((

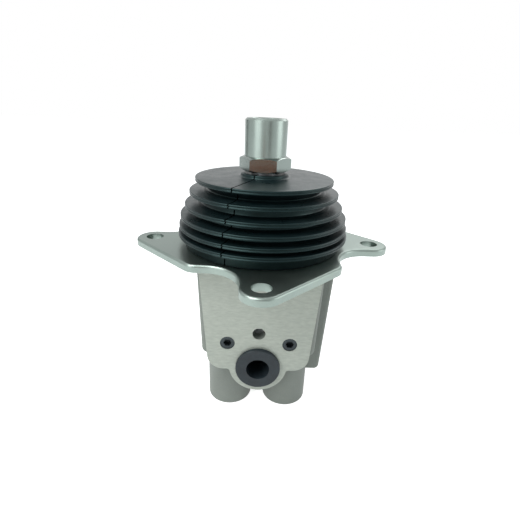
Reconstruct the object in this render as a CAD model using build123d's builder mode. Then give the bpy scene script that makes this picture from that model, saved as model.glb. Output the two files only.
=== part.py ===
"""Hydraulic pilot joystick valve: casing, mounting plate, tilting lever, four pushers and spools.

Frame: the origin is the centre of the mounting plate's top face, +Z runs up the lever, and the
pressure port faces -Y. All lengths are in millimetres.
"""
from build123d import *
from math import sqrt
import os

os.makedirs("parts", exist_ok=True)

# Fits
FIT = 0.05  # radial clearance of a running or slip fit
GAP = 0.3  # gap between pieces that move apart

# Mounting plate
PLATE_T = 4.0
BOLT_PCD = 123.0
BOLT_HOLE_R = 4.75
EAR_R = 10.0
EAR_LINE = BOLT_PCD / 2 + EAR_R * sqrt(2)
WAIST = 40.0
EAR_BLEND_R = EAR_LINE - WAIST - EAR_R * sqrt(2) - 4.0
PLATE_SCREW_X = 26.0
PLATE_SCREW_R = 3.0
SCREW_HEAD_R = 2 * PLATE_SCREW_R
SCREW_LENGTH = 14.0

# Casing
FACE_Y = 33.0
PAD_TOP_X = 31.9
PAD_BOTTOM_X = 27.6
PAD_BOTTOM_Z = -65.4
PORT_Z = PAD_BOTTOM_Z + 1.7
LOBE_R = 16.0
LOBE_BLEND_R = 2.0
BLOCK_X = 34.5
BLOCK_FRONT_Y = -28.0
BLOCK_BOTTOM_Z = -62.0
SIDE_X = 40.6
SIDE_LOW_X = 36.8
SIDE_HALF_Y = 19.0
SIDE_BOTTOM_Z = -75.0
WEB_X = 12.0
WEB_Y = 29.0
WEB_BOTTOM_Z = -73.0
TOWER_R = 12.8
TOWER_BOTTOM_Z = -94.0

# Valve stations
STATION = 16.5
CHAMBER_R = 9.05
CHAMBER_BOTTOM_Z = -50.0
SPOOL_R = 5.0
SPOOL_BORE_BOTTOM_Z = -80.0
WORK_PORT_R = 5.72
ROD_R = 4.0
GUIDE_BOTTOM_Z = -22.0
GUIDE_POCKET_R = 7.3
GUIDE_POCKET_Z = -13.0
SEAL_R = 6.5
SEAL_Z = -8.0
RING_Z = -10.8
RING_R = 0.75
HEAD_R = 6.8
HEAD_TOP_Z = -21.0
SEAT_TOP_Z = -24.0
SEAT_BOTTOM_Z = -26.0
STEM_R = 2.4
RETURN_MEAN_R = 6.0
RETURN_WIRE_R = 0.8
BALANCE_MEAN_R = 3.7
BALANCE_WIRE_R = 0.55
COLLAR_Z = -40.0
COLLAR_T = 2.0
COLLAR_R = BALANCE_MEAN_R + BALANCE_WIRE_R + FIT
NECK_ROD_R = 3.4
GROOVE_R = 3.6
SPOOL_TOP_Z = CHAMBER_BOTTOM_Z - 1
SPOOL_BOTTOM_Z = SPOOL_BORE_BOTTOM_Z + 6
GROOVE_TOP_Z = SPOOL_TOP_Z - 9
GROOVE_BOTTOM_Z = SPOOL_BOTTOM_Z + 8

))
((

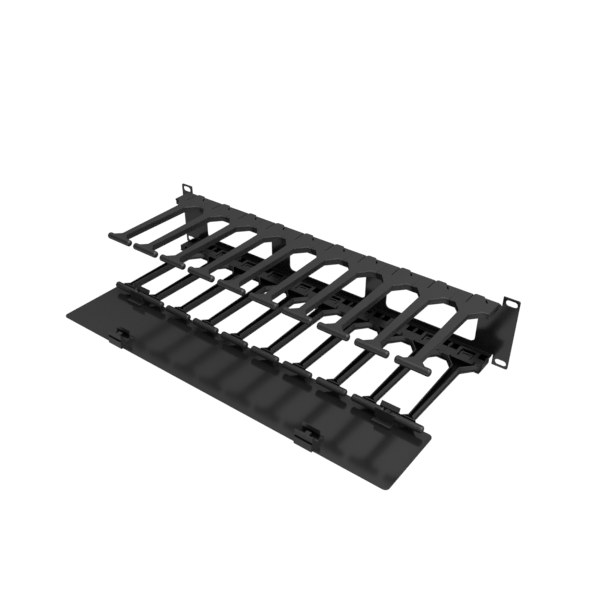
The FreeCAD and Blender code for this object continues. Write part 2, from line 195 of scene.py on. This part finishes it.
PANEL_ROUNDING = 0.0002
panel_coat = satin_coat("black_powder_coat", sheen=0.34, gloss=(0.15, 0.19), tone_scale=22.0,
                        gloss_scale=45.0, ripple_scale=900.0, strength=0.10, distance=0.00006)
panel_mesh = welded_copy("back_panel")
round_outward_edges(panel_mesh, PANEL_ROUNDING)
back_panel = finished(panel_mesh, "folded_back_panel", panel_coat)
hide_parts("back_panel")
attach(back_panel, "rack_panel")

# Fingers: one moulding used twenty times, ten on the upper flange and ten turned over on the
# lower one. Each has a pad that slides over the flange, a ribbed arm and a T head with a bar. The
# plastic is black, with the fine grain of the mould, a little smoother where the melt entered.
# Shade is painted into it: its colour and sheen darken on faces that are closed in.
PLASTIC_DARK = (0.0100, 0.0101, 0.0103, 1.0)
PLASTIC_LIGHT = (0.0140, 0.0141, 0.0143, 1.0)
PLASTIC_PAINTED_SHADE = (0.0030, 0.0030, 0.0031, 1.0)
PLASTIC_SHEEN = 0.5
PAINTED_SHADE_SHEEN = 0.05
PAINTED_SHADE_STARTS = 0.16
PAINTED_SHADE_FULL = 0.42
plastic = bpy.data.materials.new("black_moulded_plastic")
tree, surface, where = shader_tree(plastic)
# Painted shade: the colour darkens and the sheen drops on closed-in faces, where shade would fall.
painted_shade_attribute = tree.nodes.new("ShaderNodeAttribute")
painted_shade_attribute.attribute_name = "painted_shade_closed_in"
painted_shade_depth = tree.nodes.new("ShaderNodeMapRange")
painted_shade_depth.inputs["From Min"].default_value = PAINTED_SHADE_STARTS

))

» PROBLEM TO SOLVE: State how many lines include the string "this". Give no other information.

» COMPLETE ANSWER: 2